Good luck with your cake, will be anxious to see your finished product! thumbs_up.gif
post #7 of 8
My question is...how much of a 'newbie' are you? If you've never done a tiered cake before there's a whole lot more to consider than just cake pan sizes. You don't have any pictures posted so it's hard to judge where you are in your skill-set.
In order to stack a large tiered cake you definitely need to be doing a lot of research in that area too if you're not well-versed in structure and such.

If I am ever on life support, unplug me...

Then plug me back in.  See if that works!

Reply

If I am ever on life support, unplug me...

Then plug me back in.  See if that works!

Reply
post #8 of 8
There is some math that helps to predict the fit of a square tier onto a round tier.

A 6" square needs at least an 8" round

A 10" square needs at least a 14" round

For both these sizes, the corners of the square will be right at the edges of the round. You might have to work with bigger cakes, say

6" square
9" round
10" square
15" round
18" square

First of all check your oven to make sure the pans will fit.

I have never heard of a special charge for the shape of the cake using the regular tiered pans (round, square, hexagon, heart).
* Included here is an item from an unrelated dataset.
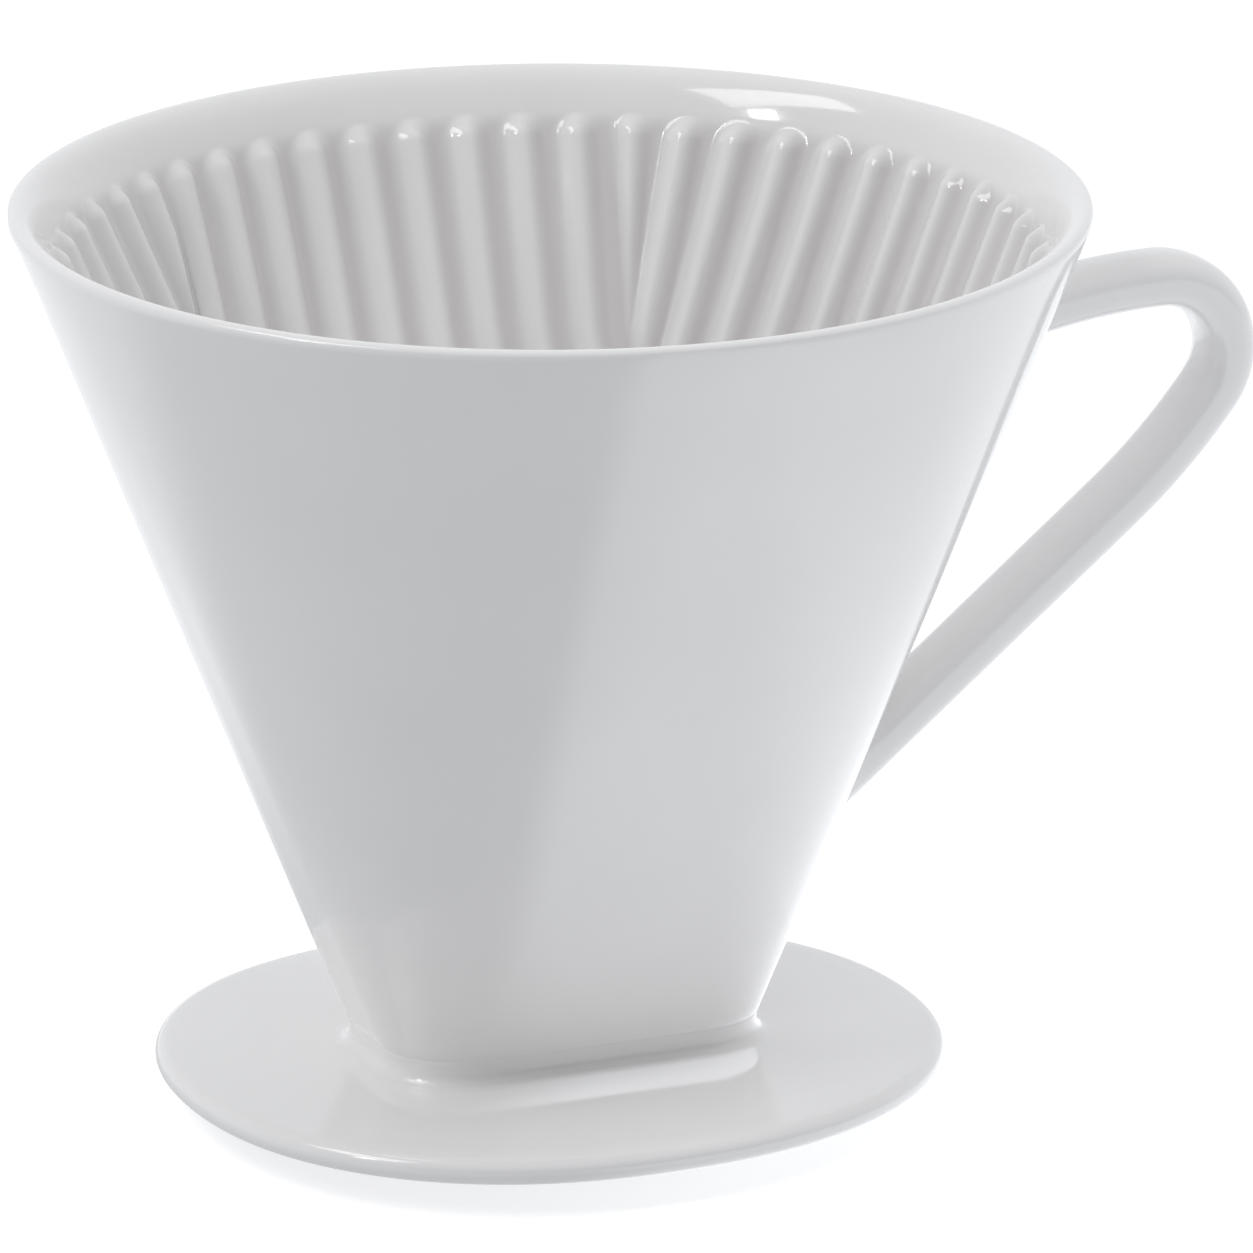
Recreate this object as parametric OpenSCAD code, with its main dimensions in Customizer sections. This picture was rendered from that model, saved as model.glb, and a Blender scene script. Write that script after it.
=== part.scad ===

The petal pans are a little trickier but you are not doing those here.

But there are some other things to sort out.

This cake is going to be HEAVY and you need to use the dowels generously (unless you are using push-through pillars). Look at the Wilton sections online. And use a bottom board rated at least twice as heavy as you think the total cake will weigh--best to use 3/4" thick plywood and cover with heavy-duty foil. Nail strips of wood underneath so that you can get your fingers under to move this around.

If this cake is going to be stacked (no pillars), you need to deliver it un-stacked if possible. Just because you see stacked cakes delivered on TV does NOT mean that you assume it's a piece of cake...carrying finished big cakes probably the hardest part of the project. So driving an un-stacked cake means finishing the decorating onsite--check to see if this is going to work at the venue.